September 01, 2016

Healthy Business: Word of Mouth

The healthiest businesses I work with do an outstanding job of generating new customers via word-of-mouth.

Think about Betabrand ... they have a customer acquisition program designed to amplify word of mouth.


Of course, they're using discounts/promos to offer an incentive for you to refer a friend. But they also have those goofy glasses that provide word of mouth, they allow you to upload a photo while wearing the glasses to create word of mouth (and you earn a discount in the process).
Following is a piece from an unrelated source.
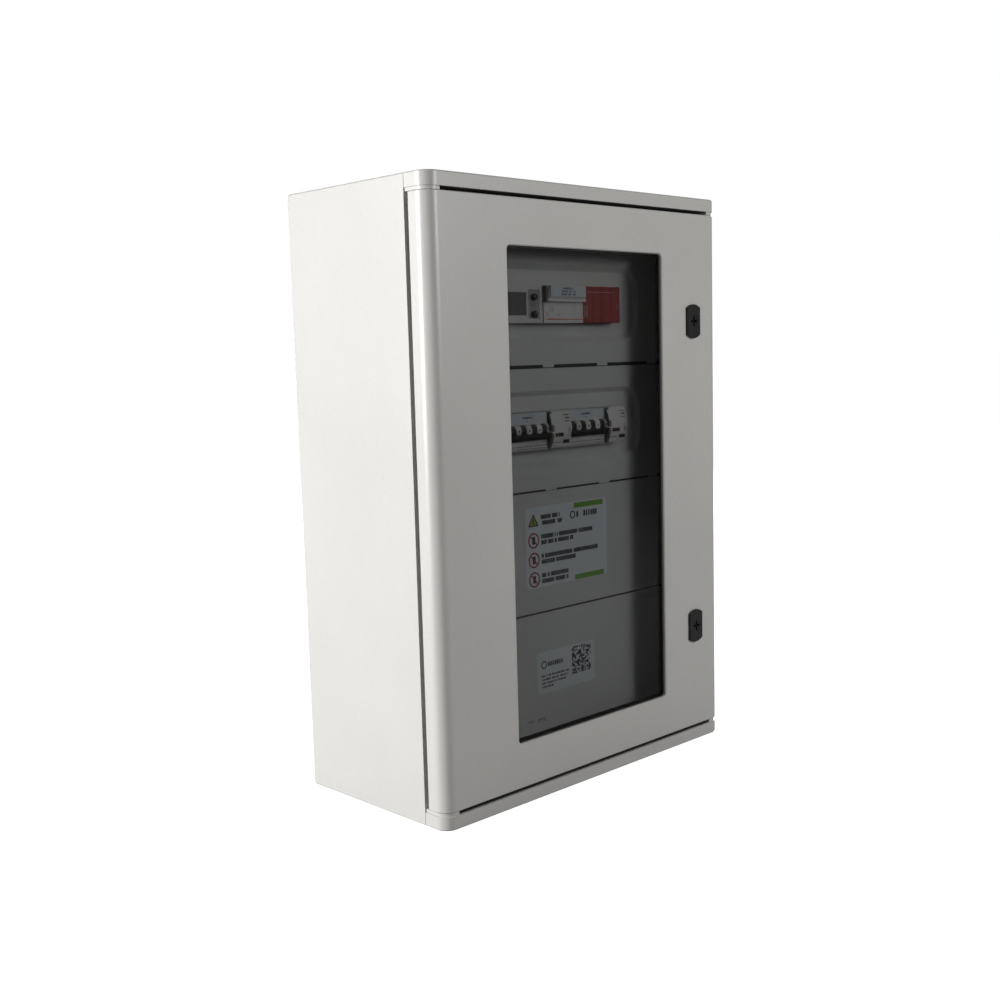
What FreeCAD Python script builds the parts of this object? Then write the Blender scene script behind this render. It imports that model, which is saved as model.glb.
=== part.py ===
"""Wall cabinet that combines and protects solar strings.

Frame: +X to the right, -Y out of the front, +Z up.  The origin is the centre of the
wall-fixing pattern on the back face.  All sizes are in millimetres.
"""
import FreeCAD, Part
import os
from math import cos, sin, radians, sqrt

V = FreeCAD.Vector
X_AXIS = V(1, 0, 0)
Y_AXIS = V(0, 1, 0)
Z_AXIS = V(0, 0, 1)

# ---------------------------------------------------------------- driving dimensions
# Cabinet
BOX_W = 510.0
BOX_H = 720.0
BOX_D = 250.0
WALL = 4.0                   # moulded glass-reinforced polyester
FRONT_CORNER_R = 16.0        # upright front corners of rims and door
BACK_CORNER_R = 6.0
EDGE_BREAK = 1.5             # small bevel on outer edges
RIM_H = 16.0                 # height of the fixed rims above and below the door
SEAM_DEPTH = 35.5            # from the door front back to the body's front edge
SEAM_GAP = 7.0               # groove between body side and door flange
RIM_GAP = 4.5                # between a rim and the door
SWING_CLEAR = 2.25           # swinging door flange to the sealing lip
LIP_DROP = 38.0              # top and bottom of cabinet to the outer face of the sealing lip
LIP_WALL = 4.0
LIP_BACKSET = 14.0           # door front to the lip's front edge
FIXING_INSET = 50.0          # wall-fixing holes from the outer sides, top and bottom
FIXING_R = 4.5
FIXING_BOSS_R = 13.0
FIXING_BOSS_H = 6.0

# Door
WINDOW_W = 274.0
WINDOW_H = 573.0
WINDOW_R = 5.0
WINDOW_BEVEL = 1.2
PANE_T = 3.0
PANE_LAP = 12.0              # pane beyond the window on each side
PANE_SEAL_T = 1.5
PANE_SEAL_SHOW = 1.5         # width of the seal seen inside the window
SEAL_W = 8.0                 # foam seal that meets the lip
SEAL_CLEAR = 0.3             # seal face to lip, door shut
RIB_T = 1.5                  # ribs that hold the foam seal
RIB_H = 6.0
PIVOT_SIDE = 12.0            # door pivot from the outer side
PIVOT_FRONT = 14.0           # door pivot from the door front
PIN_R = 4.0
PIN_CLEAR = 0.05
BUSH_WALL = 2.0
CORNER_BLOCK_T = 4.0
CORNER_BLOCK_L = 20.0
CORNER_BLOCK_INSET = 1.5
SHADOW_LINE = 0.8            # groove where a rim meets the body side

# Locks
LOCK_Z = 202.0
LOCK_PLATE_W = 27.0
LOCK_PLATE_H = 44.0
LOCK_PLATE_T = 3.5
LOCK_BARREL_WALL = 2.5
LOCK_BARREL_L = 24.0
LOCK_INSERT_R = 8.0
LOCK_FIT = 0.05
LOCK_NUT_WALL = 1.5
LOCK_NUT_T = 6.0
LOCK_NUT_CLEAR = 0.64        # nut corner to the seal rib
CAM_TIP_CLEAR = 1.5          # cam tip to the sealing lip
CAM_W = 12.0
CAM_T = 3.0
KEEPER_T = 2.0
KEEPER_H = 24.0
KEEPER_SCREW_R = 2.0
KEEPER_SCREW_DZ = 9.0
CAM_CLEAR = 0.5

# Inner covers and frame
ROW_PITCH = 150.0
ROW_COUNT = 4
SEAM_GAPS = (4.5, 2.5, 2.5)  # between covers, from the top
COVER_SETBACK = 46.0         # door front to the covers' front face
COVER_LAP = 3.0              # cover beyond its carriers
COVER_T = 2.0
COVER_BORDER = 12.0          # stepped border along top and bottom of a cover
COVER_STEP = 0.8
COVER_SKIRT = 8.0
COVER_SKIRT_T = 1.5
FIELD_MARGIN = 31.25         # sunk field beyond each end of the device slot
FIELD_H = 92.0
FIELD_R = 30.0
FIELD_SLOPE = 6.0
FIELD_DEPTH = 4.5
MODULE = 17.5
SLOT_MODULES = 13
SLOT_CLEAR = 1.1             # slot height over the device noses
SLOT_DROP = 1.2              # slot centre below the row centre
RAIL_BACKSET = 72.0          # rail lips behind the device noses
RAIL_H = 35.0
RAIL_D = 7.5
RAIL_T = 1.0
RAIL_END_CLEAR = 2.0
UPRIGHT_INSET = 65.0         # outer side to the middle of an upright
UPRIGHT_W = 30.0
UPRIGHT_D = 20.0
UPRIGHT_T = 1.5
UPRIGHT_OVERRUN = 10.0       # upright beyond the cover stack, each end
CARRIER_FLANGE = 15.0
SPACER_R = 9.0
SPACER_BOSS_R = 12.0
SPACER_BOSS_H = 14.0
SPACER_END = 40.0            # spacer from the end of its upright
COVER_SCREW_EDGE = 8.0       # cover screw from the outer side of its carrier
COVER_SCREW_DZ = 110.0
TAB_W = 19.5
TAB_FIRST_X = -125.0
TAB_PITCH = 99.0
TAB_COUNT = 4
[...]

Zara calls advertising a "pointless distraction" - they have more than ten million Instagram followers, and the imagery creates word-of-mouth that results in new customers at minimal cost. Not the quantity of new customers a catalog generates via a co-op, but that's not the point, because the cost is essentially zero.

Nordstrom has the legend of the person returning a tire to a store, earning a refund in the process. Word-of-mouth.

Every successful company I work with has some form of a word-of-mouth program.

I work with catalogers that have a 40% ad-to-sales ratio. Needless to say, they have no choice but to invest advertising dollars, because nobody is spreading the word on their behalf.

The healthiest companies have an enormous glut of new customers that they cannot possibly attribute back to paid marketing programs.

The least healthy companies obsess about attributing a meager number of new customers to expensive paid marketing programs.